A guy, we’ll call Bob, writes in telling me about his experience in considering moving to Panama in retirement. Obviously, this is just one anecdotal personal experience and assuredly won’t apply to everyone. But I thought it’d be interesting to post.
My rent here in the U.S. in a totally remodeled 3bed/2 bath 1440 square foot brick home is $1250/month. I don’t buy because I move every two years.
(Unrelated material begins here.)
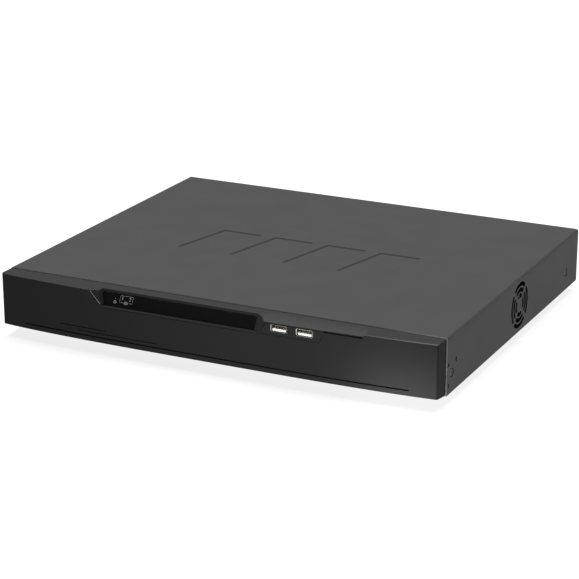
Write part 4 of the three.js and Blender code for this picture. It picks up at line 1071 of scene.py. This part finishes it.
shell = drawn_skin("d_shell", d_outline, [
    (PANEL - 1, 0.2), (PANEL + 0.2, 0.2), (PANEL + 0.5, 0.0), (nose - 0.3, 0.0),
    (nose, -0.15), (nose, -0.5), (nose - 0.4, -0.55)])
insulator = prism("insulator", d_outline(-0.5), 1, PANEL, nose - 0.35)
holes = []
hole_profile = [(0.5, nose - 3), (0.5, nose - 0.6), (0.7, nose - 0.2)]
for dz, shift in ((2.0, 0), (0.0, -1.15), (-2.0, 0)):
    for k in range(5):
        at_x = x + (k - 2) * HOLE_PITCH + shift
        holes.append(turned("hole", hole_profile, 1, (at_x, 0, z + dz), 12))
carve(insulator, holes)
posts = []
for side in (-1, 1):
    post_x = x + side * POST_ACROSS
    hexagon = POST_R * spoke(np.arange(6) * np.pi / 3) + (post_x, z)
    post = prism("post", hexagon, 1, PANEL - 1, PANEL + 4.4)
    bore_profile = [(1.2, PANEL), (1.2, PANEL + 4), (1.5, PANEL + 4.6)]
    bore = turned("bore", bore_profile, 1, (post_x, 0, z), 20)
    posts.append(soften(dress(carve(post, [bore]), screw_zinc), 0.2))
body = rear_block(low, high, 0.5, PANEL - 1.2)
video = joined("video_port", [dress(shell, nickel), dress(insulator, nylon),
                              soften(dress(body, nylon), 0.2), *posts])
settle(video, "case", "plated_shell", "video_socket")
print("video holes:", len(holes))

# %% [markdown]
# The network socket's springs are eight wires that rise towards the mouth. The two lamps beside
# the mouth are moulded in one with clear windows.

# %% Network, picture and service sockets
low, high = box_of("network_socket")
x, rim = (low[0] + high[0]) / 2, high[1]
cavity_z = high[2] - 6.7 + 0.8
shell = rear_block(low, high, 0.5, rim)
steps = np.array([(-5.9, 4.1), (5.9, 4.1), (5.9, -4.1), (3.1, -4.1),
                  (3.1, -5.7), (-3.1, -5.7), (-3.1, -4.1), (-5.9, -4.1)])
carve(shell, [prism("cavity", steps + (x, cavity_z), 1, rim - 12.5, rim + 1)])
soften(dress(shell, nickel), 0.2)
springs = []
for k in range(8):
    t = np.linspace(0, 1, 10)
    points = np.zeros((10, 4, 3))
    points[:, :, 0] = x + (k - 3.5) * 1.02 + np.array([-0.2, 0.2, 0.2, -0.2])
    points[:, :, 1] = (rim - 1.2 - 8 * t)[:, None]
    height = cavity_z + 3.9 - 2.6 * t
    points[:, :, 2] = height[:, None] + np.array([-0.12, -0.12, 0.12, 0.12])
    springs.append(dress(grid("spring", points, closed=True, caps=True), gold))
lining = prism("lining", rounded(11.6, 8.0, 0.3) + (x, cavity_z), 1, rim - 12.4, rim - 11.6)
lamps = []
for side, plastic in ((-1, terminal), (1, surface("amber_lamp", "c88a2a", 0.25))):
    lamp_line = rounded(2.6, 1.5, 0.3) + (x + side * 5.4, low[2] + 1.5)
    lamps.append(soften(dress(prism("lamp", lamp_line, 1, rim - 1, rim + 0.15), plastic), 0.1))
network = joined("network_port", [shell, dress(lining, nylon), *springs, *lamps])
settle(network, "case", "plated_shell", "network_socket")

low, high = box_of("rear_usb_socket")
x, z = (low[0] + high[0]) / 2, high[2] - USB_H / 2
service = joined("service_usb", [
    usb_shell("s", x, z, high[1], -1), usb_tongue("t", x, z, high[1], -1)])
settle(service, "case", "plated_shell", "rear_usb_socket")

low, high = box_of("hdmi_socket")
x, z, rim = (low[0] + high[0]) / 2, (low[2] + high[2]) / 2 + 0.1, high[1]


def picture_outline(grow):
    """The mouth of a digital picture socket: a rectangle with its lower corners cut off."""
    corners = np.array([(-7.2, 2.5), (7.2, 2.5), (7.2, 0.1), (5.6, -2.5), (-5.6, -2.5), (-7.2, 0.1)])
    return corners * (1 + grow / 5) + (x, z)


picture = drawn_skin("picture_port", picture_outline, [
    (low[1], 0), (rim - 0.6, 0), (rim - 0.2, 0.1), (rim, 0.1),
    (rim, -0.2), (rim - 0.4, -0.5), (rim - 9, -0.5)])
tongue = prism("tongue", rounded(10, 1.1, 0.3) + (x, z + 0.4), 1, rim - 9.5, rim - 1.2)
soften(dress(tongue, nylon), 0.1)
picture = joined("picture_port", [dress(picture, nickel), tongue])
settle(picture, "case", "plated_shell", "hdmi_socket")
print("network springs:", len(springs))

# %% [markdown]
# The terminal block pulls off its header. Every pole has a wire funnel towards the rear and a
# slotted screw on top, so all sixteen are cut and filled in one loop.

# %% Alarm terminals and ground screw
low, high = box_of("alarm_plug")
POLES, PITCH = 16, 3.81
body_front = PANEL + 0.9
body = block("body", (low[0], body_front, low[2]), (high[0], high[1], high[2]))
nose = block("nose", (low[0] + 0.7, PANEL - 6, low[2] + 1.4),
             (high[0] - 0.7, PANEL + 1.5, low[2] + 7.9))
carve(body, [nose], "UNION")
cuts, screws = [], []
for k in range(POLES):
    px = low[0] + (k + 0.5) * PITCH
    funnel = [(1.0, high[1] - 4), (1.0, high[1] - 1.2), (1.45, high[1] + 0.1), (1.45, high[1] + 1)]
    cuts.append(turned("funnel", funnel, 1, (px, 0, low[2] + 3.4), 16))
    over = (px, PANEL + 4.6, 0)
    cuts.append(turned("well", [(1.35, high[2] - 1.7), (1.35, high[2] + 1)], 2, over, 16))
    head = [(1.25, high[2] - 2.2), (1.25, high[2] - 1.1),
            (1.1, high[2] - 0.9), (0.1, high[2] - 0.85)]
    screw = turned("head", head, 2, over, 16)
    slot = block("slot", (px - 1.5, PANEL + 4.35, high[2] - 1.3), (px + 1.5, PANEL + 4.85, high[2]))
    carve(screw, [slot])
    screws.append(dress(finish_mesh(screw), screw_zinc))
carve(body, cuts)
for k in range(1, POLES):
    px = low[0] + k * PITCH
    carve(body, [block("groove", (px - 0.15, high[1] - 0.35, low[2] + 0.6),
                       (px + 0.15, high[1] + 1, high[2] - 1))])
soften(dress(body, terminal), 0.12, 1)
settle(joined("alarm_terminals", [body] + screws), "case", "terminal_green", "alarm_plug")

low, high = box_of("ground_screw")
x, z, end = (low[0] + high[0]) / 2, (low[2] + high[2]) / 2, high[1]
t = np.linspace(0, np.pi / 2, 6)
head = [(3.3 * np.cos(a), end - 1.3 + 1.3 * np.sin(a)) for a in t][:-1] + [(0.2, end)]
profile = [(1.6, low[1]), (1.6, PANEL + 0.2), (3.6, PANEL + 0.2),
           (3.6, PANEL + 0.6), (3.3, PANEL + 0.7), *head]
ground = turned("ground_terminal", profile, 1, (x, 0, z), 36)
carve(ground, cross_recess((x, 0, z), 1, end, -1))
settle(dress(finish_mesh(ground), screw_zinc), "case", "screw_steel", "ground_screw")
print("terminal poles:", POLES)

# %% [markdown]
# The rocker is a shallow V: whichever half is down is on or off. Its section is a closed path in
# depth and height, carried across; a bar and a ring say which half is which.

# %% Mains inlet and rocker
low, high = box_of("power_rocker")
x, half_w = (low[0] + high[0]) / 2, (high[0] - low[0]) / 2
pivot = np.array([PANEL - 0.6, (low[2] + high[2]) / 2])
TILT_DEGREES, ROCKER_HALF, ROCKER_FACE, ROCKER_RISE = 7, 8, 2.35, 1.05
tilt = -math.radians(TILT_DEGREES)


def tipped(a, b):
    """A point of the rocker's own section, turned by its resting tilt about the pivot."""
    return (pivot[0] + a * np.cos(tilt) - b * np.sin(tilt),
            pivot[1] + a * np.sin(tilt) + b * np.cos(tilt))


def rocker_face(b):
    """How far the shallow V of the rocker's face stands out at a height b."""
    return ROCKER_FACE + ROCKER_RISE * (np.abs(b) / ROCKER_HALF) ** 1.6


top_face = [(rocker_face(v), v) for v in np.linspace(-ROCKER_HALF, ROCKER_HALF, 25)]
foot_line = [(-1, 8), (-4.4, 5), (-4.4, -5), (-1, -8)]
section = np.array([tipped(a, v) for a, v in top_face + foot_line])
rocker = prism("rocker_cap", section, 0, x - half_w, x + half_w)
soften(dress(rocker, rocker_plastic), 0.35, 3, 50)


def rocker_mark(points):
    """A ribbon of ink just above the rocker's face, along (x, height) points."""
    rows = two_edges(points, -0.4)
    y, z = tipped(rocker_face(rows[..., 1]) + 0.14, rows[..., 1])
    return dress(grid("mark", np.stack((x + rows[..., 0], y, z), -1)), ink)


rocker = joined("rocker_cap", [
    rocker, rocker_mark(straight((0, 3.4), (0, 6.2), 9)),
    rocker_mark(ring_path(0, -4.8, 1.4, 0, 360))])
settle(rocker, "rocker", "black_nylon", "power_rocker")

low, high = box_of("mains_inlet")
x, z, mouth = (low[0] + high[0]) / 2, (low[2] + high[2]) / 2, high[1]
flange_line = rounded(high[0] - low[0], high[2] - low[2], 2.5) + (x, z)
flange = prism("flange", flange_line, 1, PANEL + 0.1, mouth)
body = prism("body", rounded(27.2, 20.2, 1.5) + (x, z), 1, PANEL - 20, PANEL + 1)
carve(flange, [body], "UNION")
shape = np.array([(-12.1, -8.2), (12.1, -8.2), (12.1, 3.7), (7.6, 8.2), (-7.6, 8.2), (-12.1, 3.7)])
carve(flange, [prism("cavity", shape + (x, z), 1, mouth - 17, mouth + 1)])
soften(dress(flange, nylon), 0.5, 3, 50)
pins = []
for dx, dz in ((-7, -2), (7, -2), (0, 2)):
    pin = prism("pin", rounded(2, 4, 0.3) + (x + dx, z + dz), 1, mouth - 17.4, mouth - 5)
    tab = prism("tab", rounded(0.8, 4.8, 0.2) + (x + dx, z + dz), 1, low[1], PANEL - 19.5)
    pins += [soften(dress(pin, nickel), 0.4, 3), dress(tab, nickel)]
settle(joined("inlet_shroud", [flange] + pins), "case", "black_nylon", "mains_inlet")
print("rocker tilt:", TILT_DEGREES, "degrees")

# %% [markdown]
# The floor is a white light table just below the feet, so that it keeps only a faint shadow. It
# belongs to the picture and not to the object.

# %% Floor
floor_z = -ORIGIN[2] / MM
FLOOR_WIDE = 60000
floor = prism("floor", rounded(FLOOR_WIDE, FLOOR_WIDE, 10), 2, floor_z - 12, floor_z - 0.05)
dress(floor, surface("pale_floor", "808080", 0.9,
                     Emission_Color=(1, 1, 1, 1), Emission_Strength=0.81))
I looked at condos on the beach in Panama which were smaller than my home and not as nice for $1100/month. Homes in the mountains were over $1000/month and also not as nice as the one I am in. We did see some homes up in a remote area for $600/month but you have to drive on a tiny two lane road up a mountain which is some what remote. The towns are not as nice as living in the US. The exception was Panama City (very expensive) and David. Streets are not as well kept, sidewalks are horrible to non-existent. Drivers use their horns more than their brakes.
To be able to stay in Panama long term, you really need a permanent residency visa. I wasn’t planning on taking my social security right away, so I could not qualify for a Pensionado visa. I would have to get a Friendly Nation’s visa. Cost of visa including attorney’s fees and starting a corporation run around $5000 if you have connections. However, you have to put $7500 in a Panamanian bank to show you are financially sound. This is the cost for a couple.
A lot of Panama is third world. You can save money on groceries if you buy local brands and shop at farmers markets. However, I can do a similar thing here. I visited a number of stores and compared prices. I really didn’t see that much difference.
One thing that stood out to me and my wife was every grocery store we entered had an overwhelming odor coming from the meat market. Strong fish smell and other strange smells I am not used to having to deal with in the US. Oh, if you love beef, this is not the country for you. Being a meatatarian who loves his steak, this was a big issue. You better like chicken and fish if you want to live here. Their beef is not very good at all.
One thing we were told is you have to become accustomed to the Panama way of doing things. They are not in a hurry and may not do what they say they will do. I found this was more of not wanting to do their job. I stayed in one hotel where my refrigerator was locked. I asked the front desk if they could unlock it. I stayed there for four days and they never unlocked it even though I asked multiple times. That is just not doing your job.
The one area where you might be able to save on cost is health care assuming you have health issues. We do not. Medicine is much lower there as are doctor and hospital visits. Again, if you don’t have health issues, no savings. If you really want to save through Panama, you can always go there to have a major operation and do it for 20% the cost. You don’t have to live there to get that benefit.
All in all, we were not the only people who came to the same conclusion while we were there. Many agreed with our conclusion that they could save as much money living in their area of the US as moving to Panama. And you don’t have to spend all the money and deal with the hassles of getting a visa, much slower service, and lower your standard of living. There were a few that thought the place was great and planned to return. Our assessment was the it’s an okay place to visit, but not a great place to save money for what you have to give up during your retirement.